American Airlines Theatre
227 West 42nd St. between Broadway & Eighth Ave.
Tuesday – Sunday through November 18, $59-$159
212-719-1300
www.roundabouttheatre.org

When turn-of-the-twentieth-century theater superstar Sarah Bernhardt played the Melancholy Dane in Hamlet at the Adelphi in London, actress and writer Elizabeth Robins wrote in her December 1900 review: “Madame Bernhardt’s assumption of masculinity is so cleverly carried out that one loses sight of Hamlet in one’s admiration for the tour de force of the actress. This is not to say that she gives us a man, but rather Sarah Bernhardt playing, with amazing skill, a spirited boy; doing it with an impetuosity, a youthfulness, almost childish.” Much the same can be said of Tony-winning actress Janet McTeer, who plays Bernhardt playing Hamlet in Theresa Rebeck’s uneven though often exciting Bernhardt/Hamlet, a celebration not only of Bernhardt but of the collaborative process of theater. The Roundabout production, continuing at the American Airlines Theatre through November 18, is set in 1897 Paris, where Bernhardt has decided to play the male part and is rehearsing with Constant Coquelin (Dylan Baker), François (Triney Sandoval), Raoul (Aaron Costa Ganis), and Lysette (Brittany Bradford). Bernhardt’s lover, the married Edmond Rostand (Jason Butler Harner), is not fond of her decision. “You want to be a man,” he tells her. “I do not want to be a man,” she replies. “You crave a man’s power,” he accuses her. “No man has more power than I do,” she says. “Shakespeare does,” he retorts. But she has the last word, proclaiming, “I will not go back to playing flowers for you fools. Not because I am too old. But because I was never a flower, and no matter how much you loved how beautifully I might play the ingenue, it was always beneath me. It is beneath all women.”

(photo by Joan Marcus)

Edmond Rostand (Jason Butler Harner) watches Constant Coquelin (Dylan Baker) perform in Bernhardt/Hamlet at the American Airlines Theatre (photo by Joan Marcus)

Bernhardt demands that Rostand rewrite Hamlet specifically for her, but soon he is working on another play, Cyrano de Bergerac, which also gets her juices flowing.
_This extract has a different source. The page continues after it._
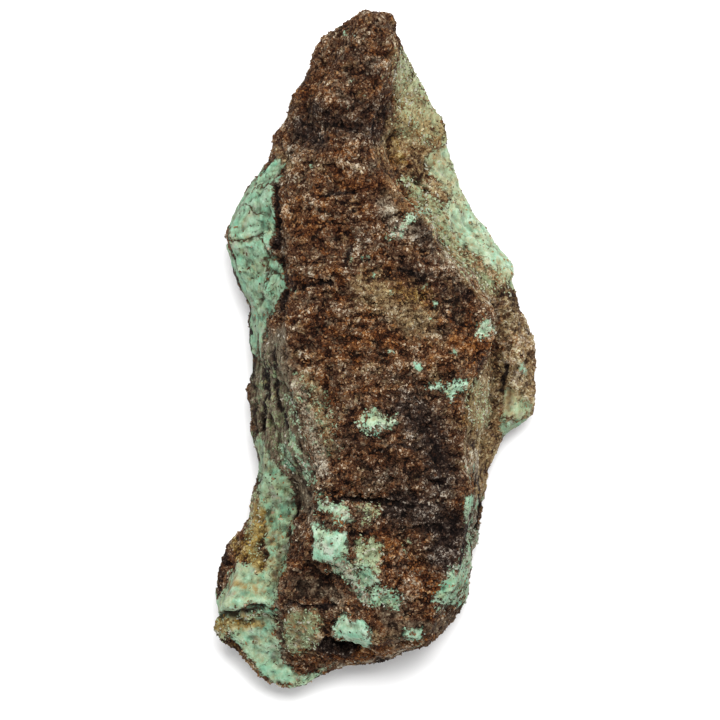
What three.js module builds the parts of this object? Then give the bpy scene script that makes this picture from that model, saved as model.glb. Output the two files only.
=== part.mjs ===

The same cannot be said for Rostand’s rightly jealous wife, Rosamond (Ito Aghayere); Bernhardt’s teenage son, Maurice (Nick Westrate); and acerbic critic Louis (Tony Carlin), wielding his poisoned pen with undeserved power. Meanwhile, Czech artist Alphonse Mucha (Matthew Saldivar) hovers around, creating the poster for the controversial show; in Shakespeare’s time, men might have played all the parts, but in the late Victorian/Edwardian era, a woman portraying the title character in the Bard’s greatest work is practically theater — and gender — treason. “And now we come to your tragedy,” Edmond says to Sarah, who responds, “I am not a tragic figure.” Edmond explains, “You are Sarah Bernhardt. But Sarah Bernhardt is a woman. And people do not want to see a woman play Hamlet.” To which Sarah argues, “I do not play him as a woman! I play him as myself.

Directed by Moritz von Stuelpnagel (Present Laughter, Hand to God), Bernhardt/Hamlet works best when it sticks to its title, when McTeer plays Sarah Bernhardt playing Hamlet. A lot of the rest is detritus that only gets in the way. McTeer (Mary Stuart, God of Carnage) is a joy to watch as her character, complete with crazy hairstyle, questions Hamlet’s motives as well as Shakespeare’s, romping around Beowulf Borrit’s handsome sets, which include an outdoor Paris café, the Adelphi stage, and Bernhardt’s elegant dressing room. Rebeck’s (Seminar, Downstairs) plot meanders; it feels like she tries to squeeze too much in and doesn’t trust that the audience will get the shock factor of Bernhardt’s ambition, especially in this modern era in which so much casting is gender (and race) blind. For example, in 2016, McTeer starred as Petruchio in Phyllida Lloyd’s all-female adaptation of The Taming of the Shrew at the Delacorte. But then McTeer proclaims, “Oh what a rogue and peasant slave am I! / Is it not monstrous that this player here, / But in a fiction, in a dream of passion, / Could force his soul,” and all is right again.